### WHAT NEEDS TO BE DONE
Reproduce verbatim the lines up to and including the one with "import Module from", starting from the first.

### DATA SECTION
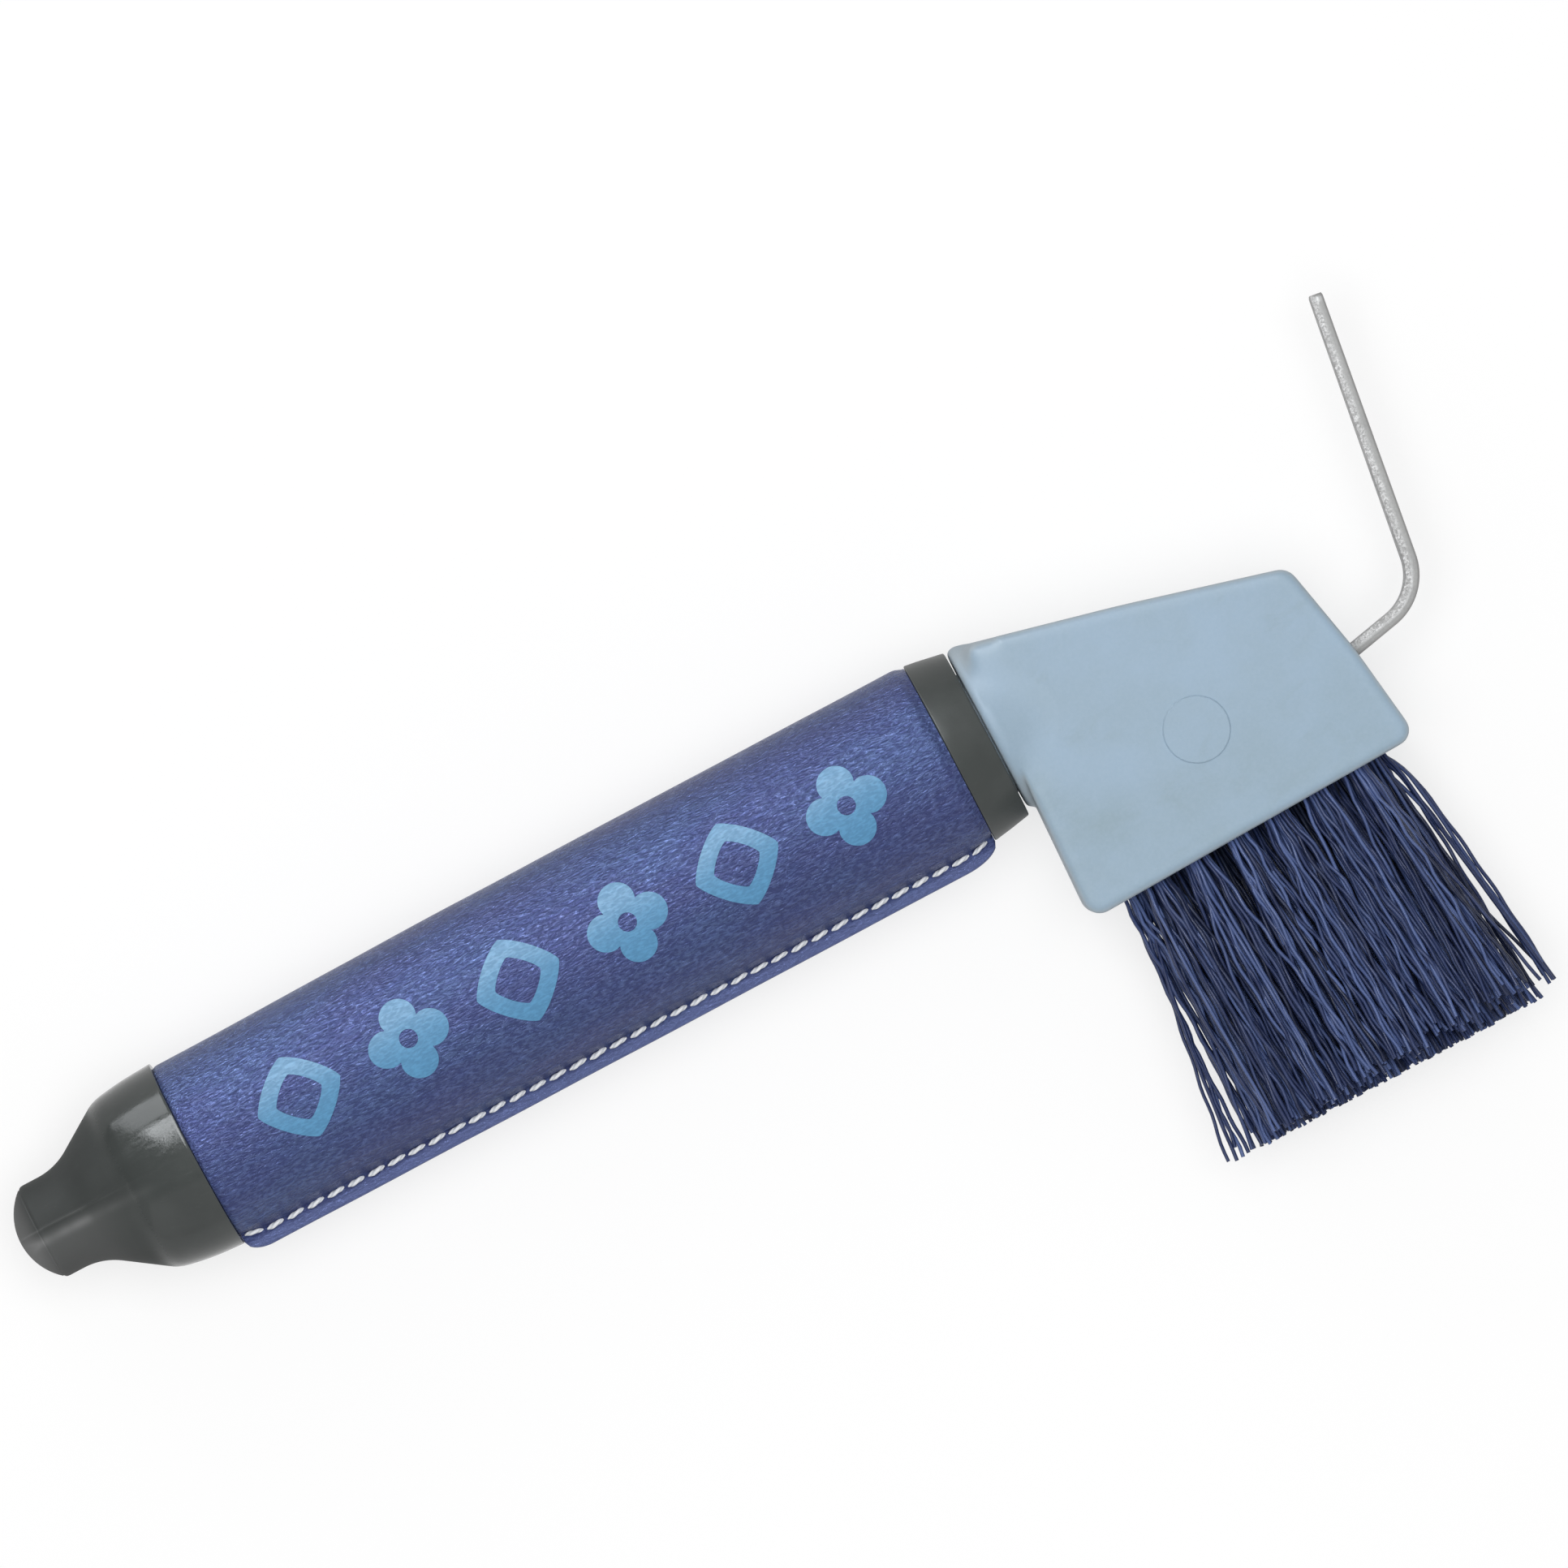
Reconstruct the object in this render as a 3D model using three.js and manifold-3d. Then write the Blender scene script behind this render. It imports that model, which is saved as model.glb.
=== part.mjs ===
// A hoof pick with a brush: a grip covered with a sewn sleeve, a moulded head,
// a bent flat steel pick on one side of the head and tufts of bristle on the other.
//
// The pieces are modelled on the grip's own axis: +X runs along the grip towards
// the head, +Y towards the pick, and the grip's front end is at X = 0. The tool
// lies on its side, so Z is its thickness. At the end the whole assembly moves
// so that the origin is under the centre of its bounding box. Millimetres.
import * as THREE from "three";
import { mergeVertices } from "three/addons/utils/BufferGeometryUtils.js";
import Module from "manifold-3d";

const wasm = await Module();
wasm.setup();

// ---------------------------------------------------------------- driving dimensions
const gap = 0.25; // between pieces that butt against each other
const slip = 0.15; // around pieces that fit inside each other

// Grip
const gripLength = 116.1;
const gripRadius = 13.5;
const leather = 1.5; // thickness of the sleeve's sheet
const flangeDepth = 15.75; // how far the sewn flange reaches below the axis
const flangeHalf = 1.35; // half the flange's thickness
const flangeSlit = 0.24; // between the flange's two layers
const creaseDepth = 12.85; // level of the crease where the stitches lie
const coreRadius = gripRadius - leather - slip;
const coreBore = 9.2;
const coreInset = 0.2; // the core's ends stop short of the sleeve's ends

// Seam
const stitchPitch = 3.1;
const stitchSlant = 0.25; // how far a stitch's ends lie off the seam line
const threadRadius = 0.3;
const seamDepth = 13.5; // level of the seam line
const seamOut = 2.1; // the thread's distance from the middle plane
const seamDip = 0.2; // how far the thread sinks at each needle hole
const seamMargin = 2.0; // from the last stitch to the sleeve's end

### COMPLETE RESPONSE
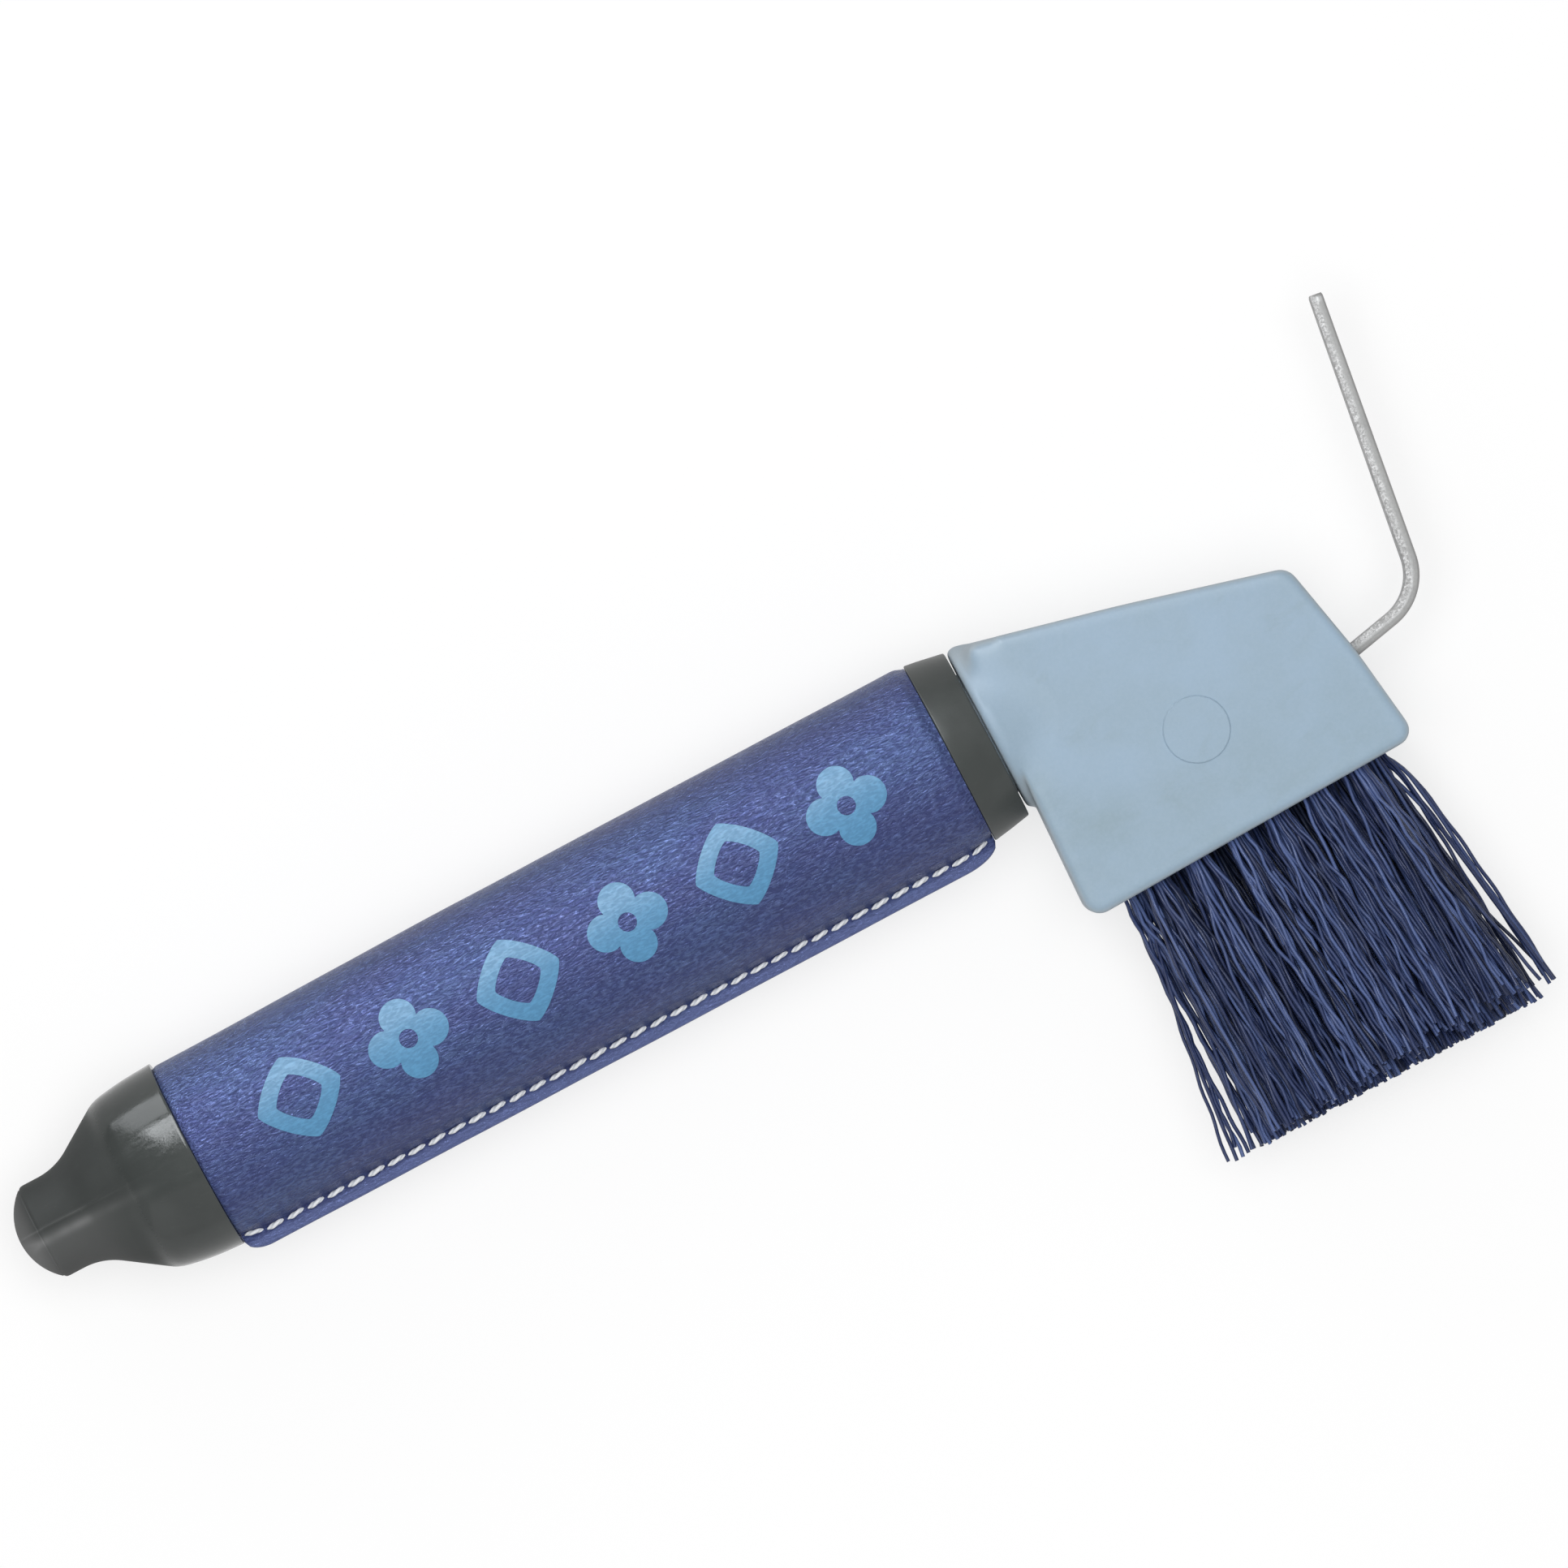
Reconstruct the object in this render as a 3D model using three.js and manifold-3d. Then write the Blender scene script behind this render. It imports that model, which is saved as model.glb.
=== part.mjs ===
// A hoof pick with a brush: a grip covered with a sewn sleeve, a moulded head,
// a bent flat steel pick on one side of the head and tufts of bristle on the other.
//
// The pieces are modelled on the grip's own axis: +X runs along the grip towards
// the head, +Y towards the pick, and the grip's front end is at X = 0. The tool
// lies on its side, so Z is its thickness. At the end the whole assembly moves
// so that the origin is under the centre of its bounding box. Millimetres.
import * as THREE from "three";
import { mergeVertices } from "three/addons/utils/BufferGeometryUtils.js";
import Module from "manifold-3d";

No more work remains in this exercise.